Another interesting plant.
A yellow masked weaver bird.
An African hoopoe feeding chicks in the hollow in the tree.
Another camp.
A scorpion in a tree stump by our kitchen.
The home we visited...
Our hostess on the left and the spread.
A jam packed room.
Friday, October 20th.
We woke up to a cloudy
day, the first I can remember. We left camp at seven again and headed
towards the next border. We are leaving Botswana (after one night)
and entering South Africa. We drove to the border and all got off the
bus to get our passports stamped at the exit of Botswana. Then we
drove to the other side and got off again and lined up to get stamped
into South Africa. I already have a three month visa from when I flew
here to start this trip. So after a half hour wait I got stamped in.

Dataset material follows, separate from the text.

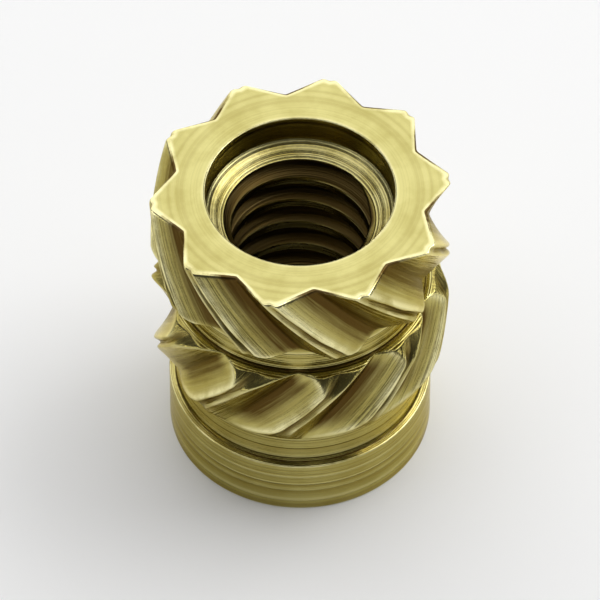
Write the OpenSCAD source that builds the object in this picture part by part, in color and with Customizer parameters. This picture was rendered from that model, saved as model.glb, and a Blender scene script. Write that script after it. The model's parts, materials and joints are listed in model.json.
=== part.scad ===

There was only one woman working at stamping. When we came out there
had to be fifty people waiting. Timon had taken the extra Botswana
Pula from anyone who had extra cash and changed it for us into South
African Rand. I gave him almost 1200 pula and got 1500 rand.
We drove to a petrol
station where they filled the truck and we bought a few drinks. Then
we had a long drive into a really remote area. The last fifty
kilometres was down a very bumpy rocky dirt road through a few little
villages to the African Ivory Route campsite. We are the only people
here, probably because no one else could find it.
While we set up camp,
Enock prepared a spread for us to make sandwiches. After we ate we
had a couple of hours to relax before the next activity. At 2:30 two
guides from the campground came and took us for a short hike into the
bush. It had been thundering for a while and about half way through
our hike began to rain lightly, so we stopped at a watering hole and
cut it short.
When we got back to camp
the rain continued for an hour or so, but really didn't amount to
much. Interesting though that the last time I had seen rain was when
I left Johannesburg to go to Botswana and then it rained when I
returned. While were waiting around we found a scorpion in a tree
stump by our kitchen hut. I also photographed weaver birds and a
hoopoe who was feeding young ones in a nest.
At 5:00 the two guides
came back again and we all boarded the truck to return to the
village. They took us to a local tavern where we were given a chance
to try the local drink: distilled sorghum and maize. I had tried this
before in Namibia and it was still awful, very sour and foul. We hung
around there for an hour and then boarded the bus again to go to a
local family's house. I was expecting something much more primitive
based on the Intrepid notes, but it was in fact a nice, modern, clean
house where our hostess lives with her mother, her six month old son
and a couple of other women. They had prepared a feast for us:
chicken legs, lamb stew, mashed potatoes, beet salad, coleslaw, and a
couple of other local dishes including deep fried grubs. I had tried
them in Namibia too, and declined this time. Dwayne didn't want them
either, but most other people tried them, but didn't like them much.
Unfortunately the weather
was a bit cool, windy and drizzly, and I think for that reason we ate
inside the house instead of outside as they usually do. As a result
the house was too crowded with the twenty of us for any of the
family, except for the hostess, to eat with us. That was a shame. She told us she is just
finishing her education to become a high school teacher.
We thanked the family and
then drove back over the bumpy road in the dark, to our camp where
there is no electricity or wi-fi. We arrived at 7:30 to our damp
tents and most people retired for the night as there is nothing else
to do in the dark. As we went to bed it rained lightly.